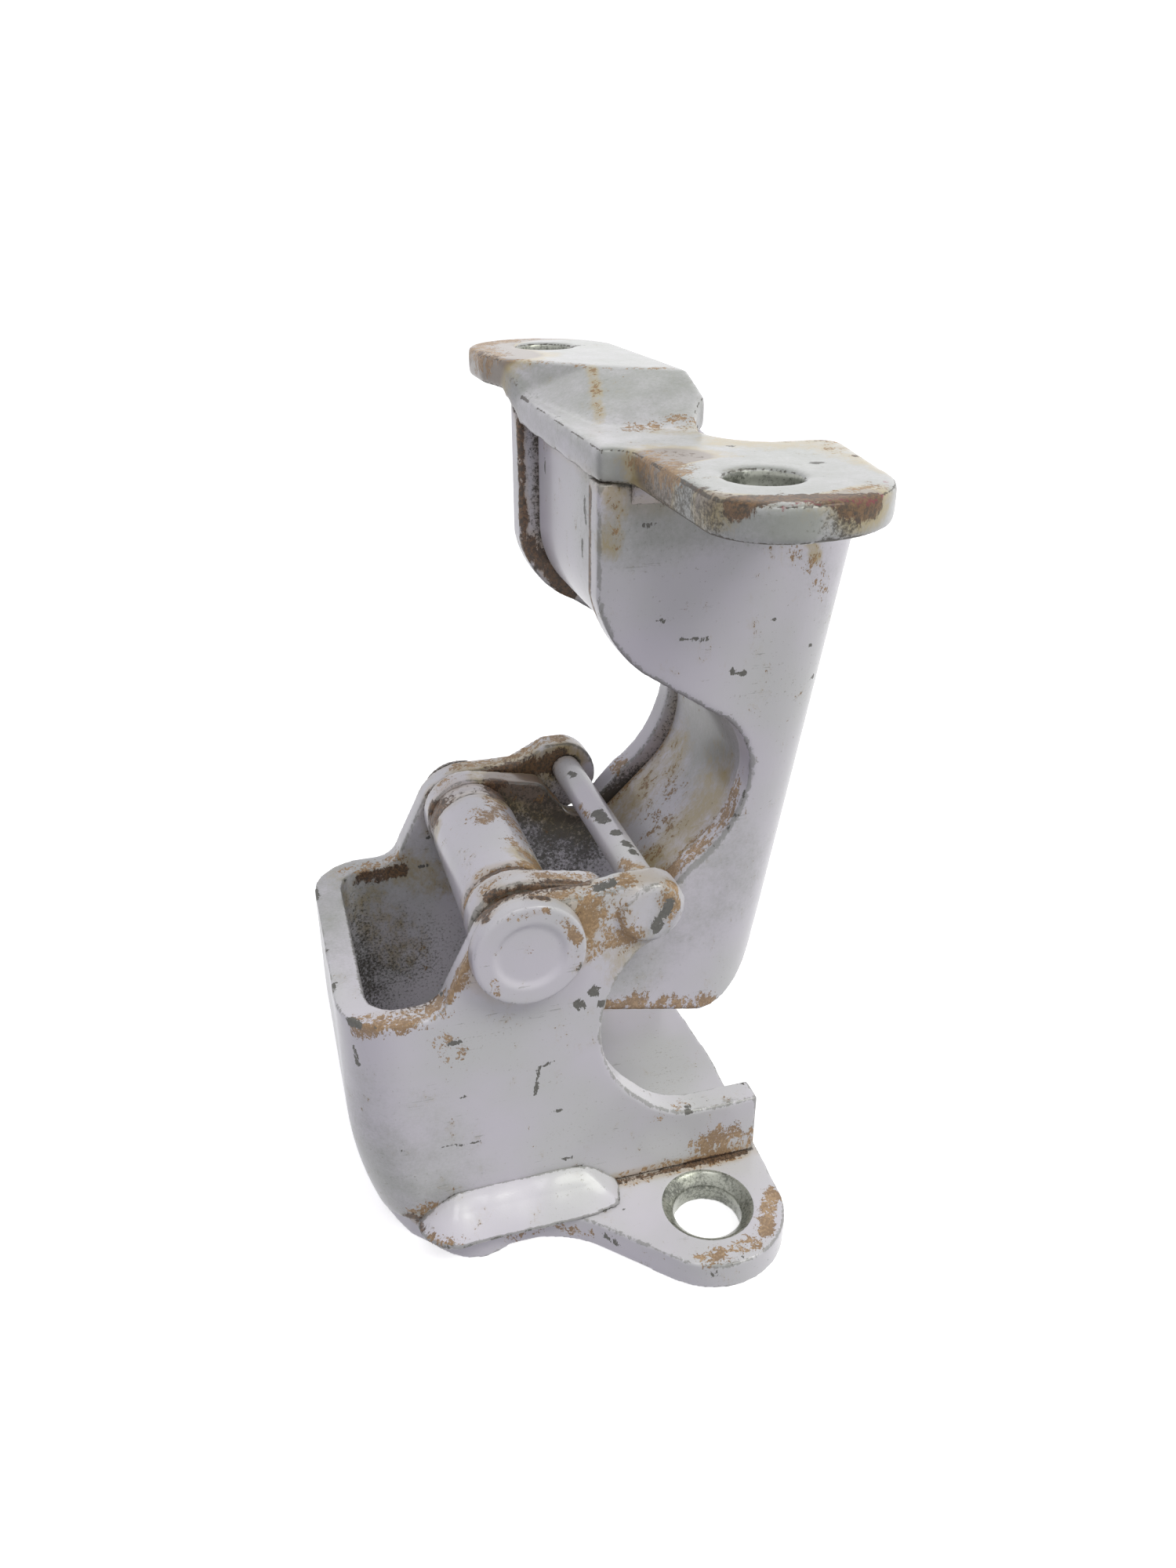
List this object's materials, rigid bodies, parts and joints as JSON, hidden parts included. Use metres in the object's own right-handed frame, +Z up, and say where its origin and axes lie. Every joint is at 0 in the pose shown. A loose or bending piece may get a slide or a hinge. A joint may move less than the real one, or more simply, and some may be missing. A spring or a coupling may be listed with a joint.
{
  "type": "door hinge",
  "caption": "Gooseneck door hinge of pressed steel: a base bracket with a pivot pin and a bent hollow arm that swings on it and ends in a joggled mounting plate.",
  "frame": {"origin": "on the underside of the base plate, straight below the pivot axis, midway between the two bracket cheeks", "axes": "+Z up from the base plate, +X from the closed web of the bracket towards its open side, Y along the pivot pin"},
  "size_m": [0.0822, 0.1028, 0.1302],
  "materials": {
    "white_paint": "glossy white body paint on steel, worn, chipped and rust-stained",
    "bare_steel": "turned steel, greased and dark"
  },
  "bodies": {
    "bracket": {"base_plate": "white_paint", "bracket_channel": "white_paint", "base_weld_near": "white_paint", "base_weld_far": "white_paint", "pivot_pin": "white_paint", "stop_pin": "white_paint"},
    "arm": {"arm_channel": "white_paint", "arm_liner": "white_paint", "arm_top_plate": "white_paint", "arm_barrel": "white_paint", "barrel_weld_near": "white_paint", "barrel_weld_far": "white_paint", "pivot_bush_near": "bare_steel", "pivot_bush_far": "bare_steel", "plate_weld_near": "white_paint", "plate_weld_far": "white_paint"}
  },
  "joints": [
    {"name": "pivot", "type": "hinge", "parent": "bracket", "child": "arm", "pos_m": [0, 0, 0.0553], "axis": [0, 1, 0], "range_deg": [-13, 86]}
  ]
}
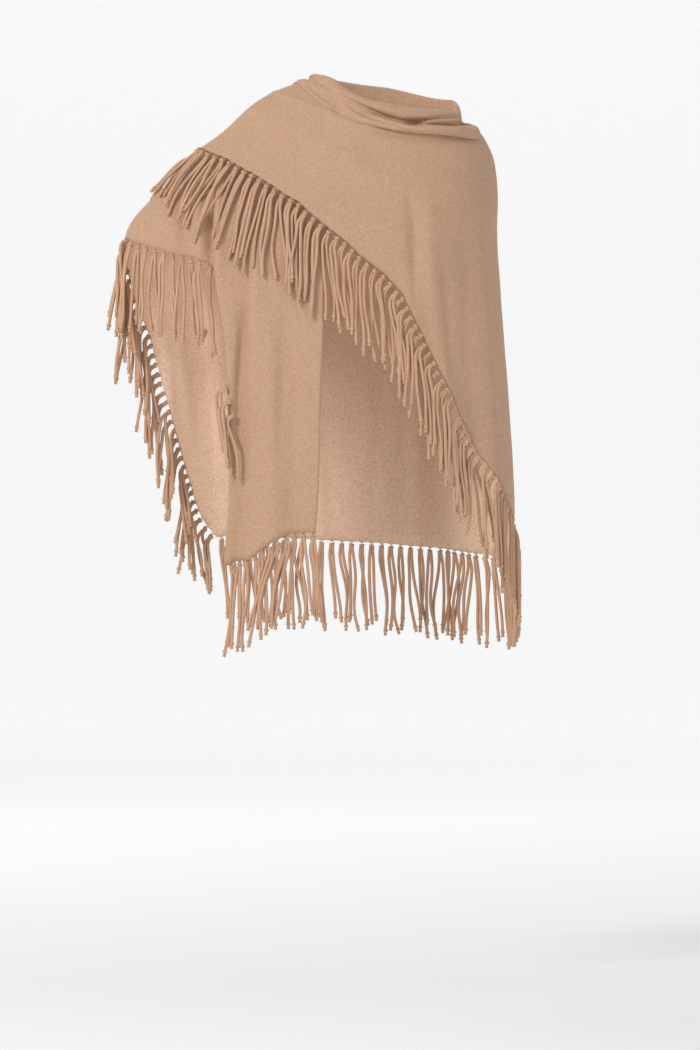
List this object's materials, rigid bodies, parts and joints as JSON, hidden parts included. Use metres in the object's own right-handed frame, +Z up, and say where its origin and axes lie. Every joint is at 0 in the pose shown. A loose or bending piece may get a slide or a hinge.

────────────────

**Task prompt**
Take the listing above and write it out again exactly.

**Task answer**
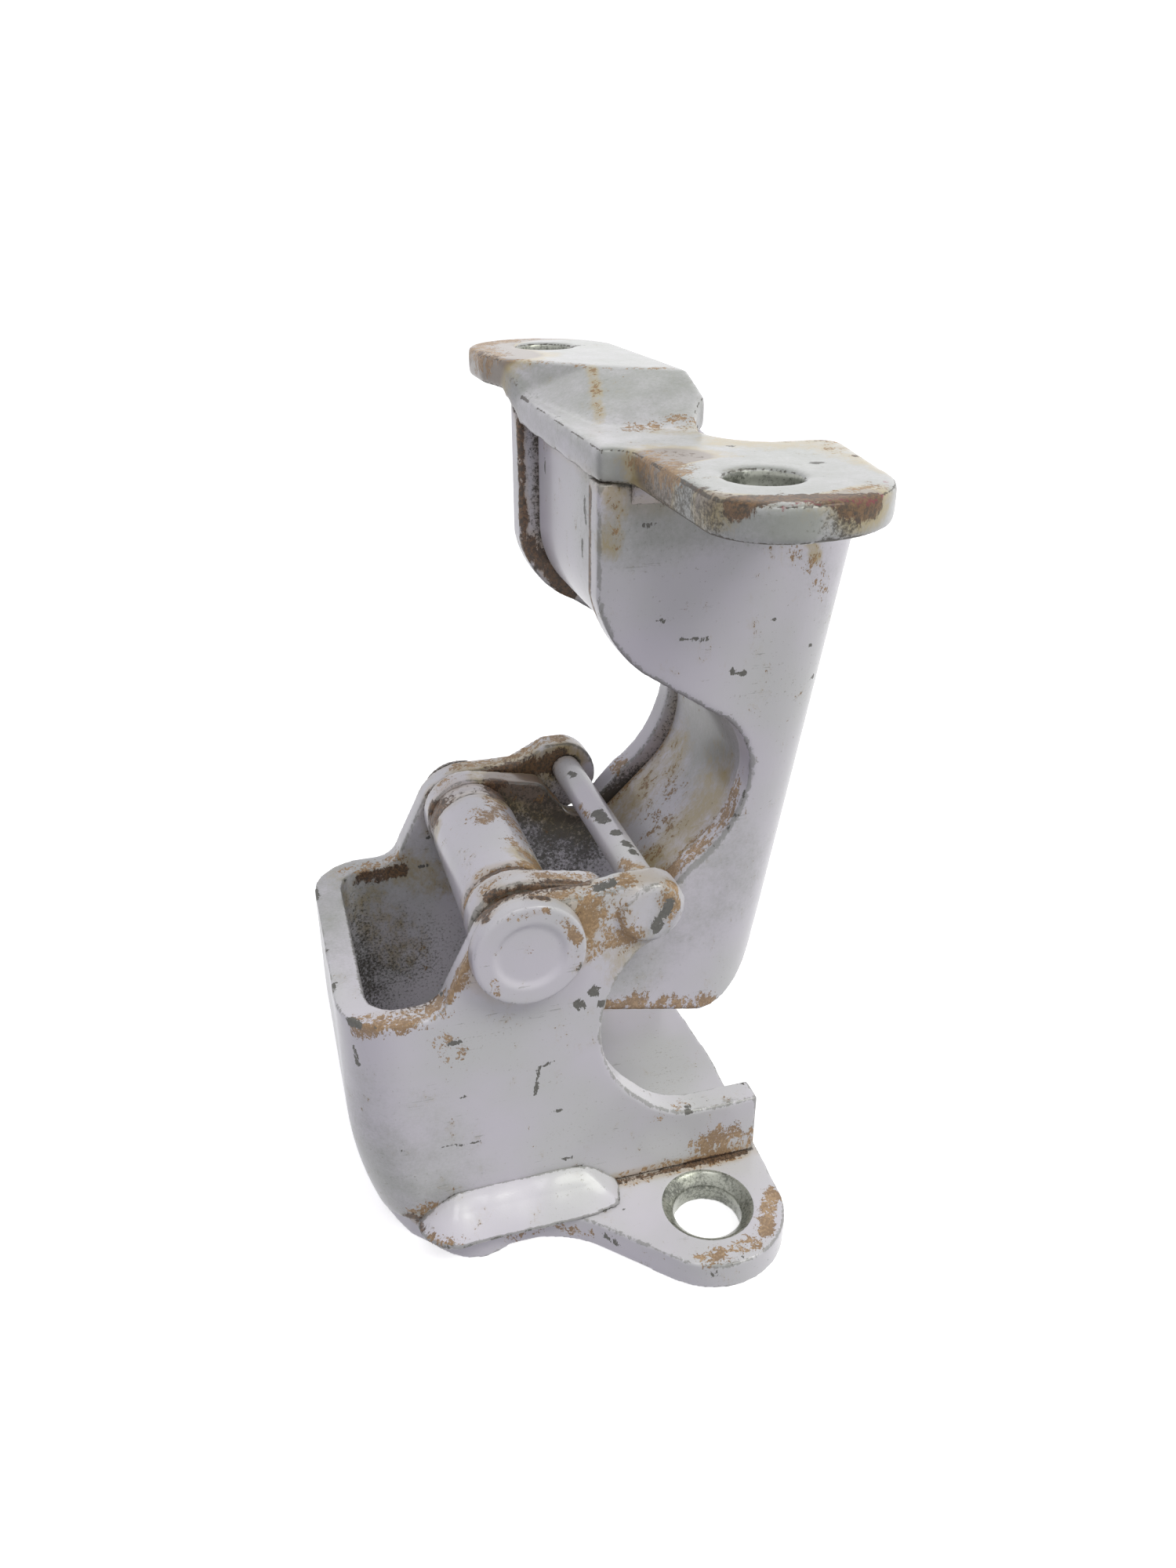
List this object's materials, rigid bodies, parts and joints as JSON, hidden parts included. Use metres in the object's own right-handed frame, +Z up, and say where its origin and axes lie. Every joint is at 0 in the pose shown. A loose or bending piece may get a slide or a hinge. A joint may move less than the real one, or more simply, and some may be missing. A spring or a coupling may be listed with a joint.
{
  "type": "door hinge",
  "caption": "Gooseneck door hinge of pressed steel: a base bracket with a pivot pin and a bent hollow arm that swings on it and ends in a joggled mounting plate.",
  "frame": {"origin": "on the underside of the base plate, straight below the pivot axis, midway between the two bracket cheeks", "axes": "+Z up from the base plate, +X from the closed web of the bracket towards its open side, Y along the pivot pin"},
  "size_m": [0.0822, 0.1028, 0.1302],
  "materials": {
    "white_paint": "glossy white body paint on steel, worn, chipped and rust-stained",
    "bare_steel": "turned steel, greased and dark"
  },
  "bodies": {
    "bracket": {"base_plate": "white_paint", "bracket_channel": "white_paint", "base_weld_near": "white_paint", "base_weld_far": "white_paint", "pivot_pin": "white_paint", "stop_pin": "white_paint"},
    "arm": {"arm_channel": "white_paint", "arm_liner": "white_paint", "arm_top_plate": "white_paint", "arm_barrel": "white_paint", "barrel_weld_near": "white_paint", "barrel_weld_far": "white_paint", "pivot_bush_near": "bare_steel", "pivot_bush_far": "bare_steel", "plate_weld_near": "white_paint", "plate_weld_far": "white_paint"}
  },
  "joints": [
    {"name": "pivot", "type": "hinge", "parent": "bracket", "child": "arm", "pos_m": [0, 0, 0.0553], "axis": [0, 1, 0], "range_deg": [-13, 86]}
  ]
}
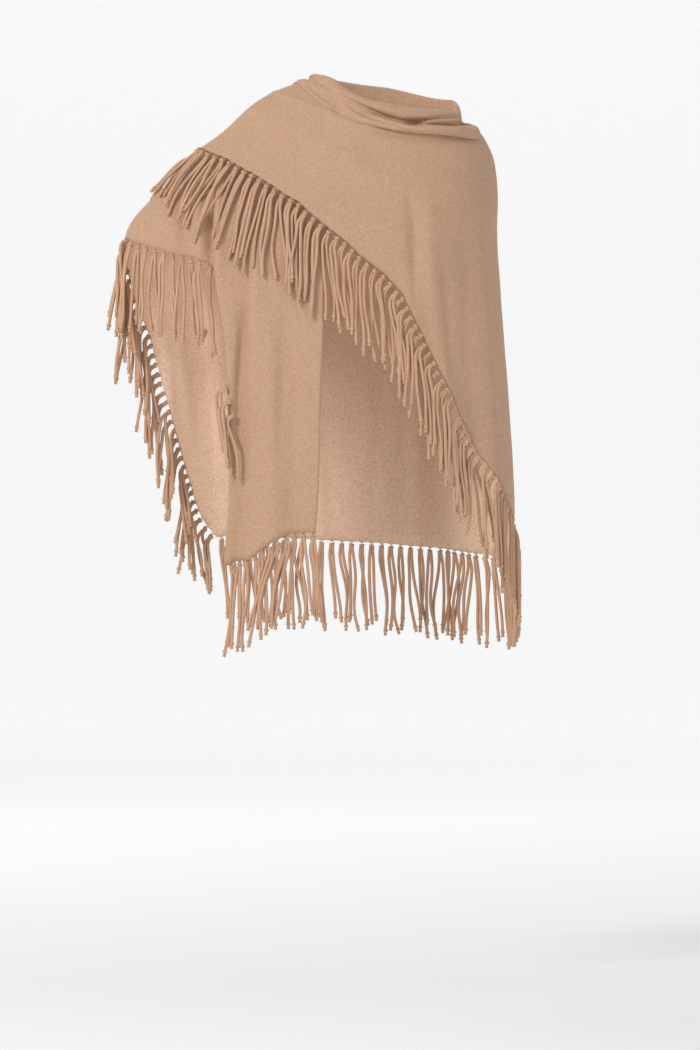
List this object's materials, rigid bodies, parts and joints as JSON, hidden parts included. Use metres in the object's own right-handed frame, +Z up, and say where its origin and axes lie. Every joint is at 0 in the pose shown. A loose or bending piece may get a slide or a hinge.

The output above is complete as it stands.